Габриэль опустился на колени перед невысокой кроватью, на которой, под белым одеялом на белых простынях, хрупкая тонкая девушка была практически невидна и смотрелась столь пугливо и потеряно - крохотная бабочка на огромном полотне. Ее раны зажили через месяц. Ее органы восстановились через два. Ее глаза оставались закрытыми три.
- Эмили...ты слышишь меня? - грубые пальцы очерчивают нежную светлую скулу, перекрывают робкий солнечный лучик, уютно устроившийся на потерявшей всякий цвет щеке, - мой голос?..
Он сидел и ненавидел. И вспоминал. Он решил, что если оказался на грани безумия, то больше всего ему хочется погрузиться в него до конца, а не метаться, пытаясь соединить расколотый на две половины мир. И он помнил, почему именно так, а не иначе. Но утро было ясным, слишком ясным и воскрешающим все четким и ярким огнем зеленой весны под знаком апрельского Овна.
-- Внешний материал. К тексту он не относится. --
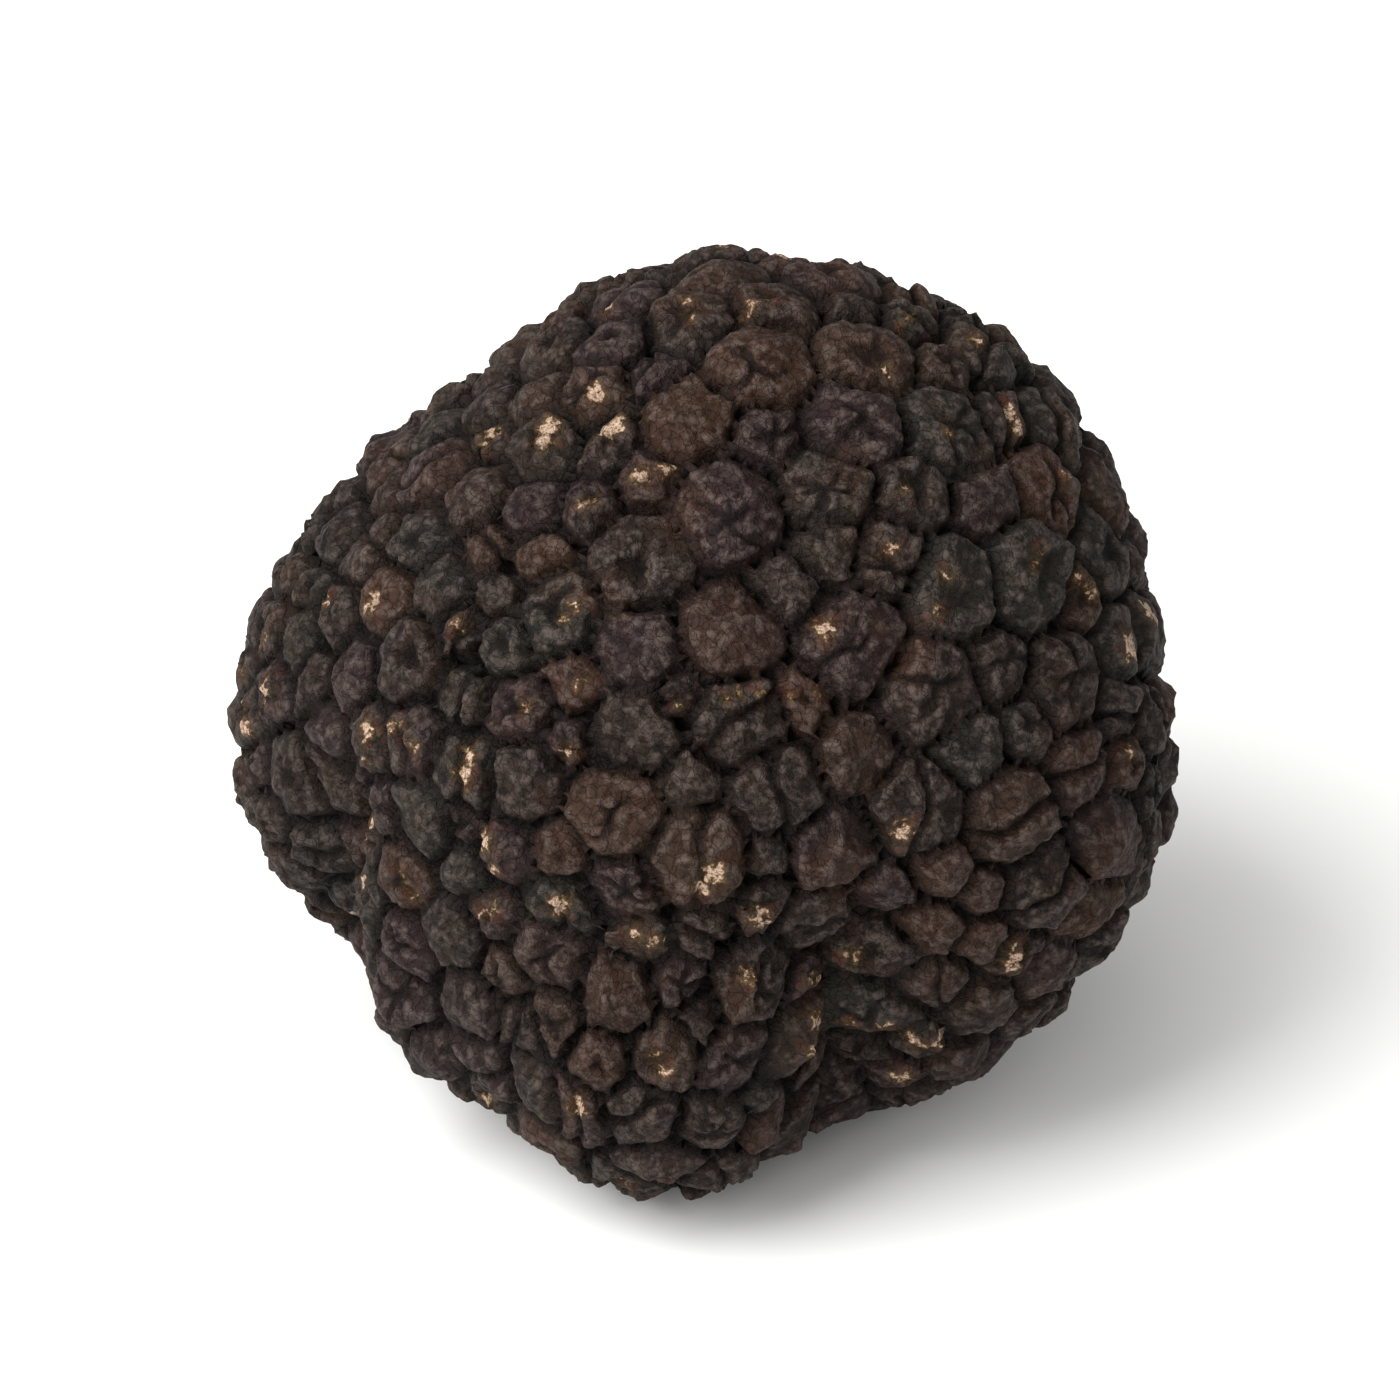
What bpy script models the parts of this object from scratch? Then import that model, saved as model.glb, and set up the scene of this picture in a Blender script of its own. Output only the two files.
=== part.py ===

Тень невесомо скользнула по простыне, столь привычно свернувшись в ногах Эмили, молча глядя, как Габриэль бессильно уронил голову на сложенные на краю постели руки, уткнувшись лицом в матрас, со временем впитавший в себя столько слез и столько чувства ожидания - в отчаянии неспособность что-то сделать разрывала изнутри, вонзалась клыками в больное нутро, но не давала ни единого шанса. Пропустив вдох, он стиснул в кулаке один из двух военных жетонов, которые прошли все войны, на собственной груди.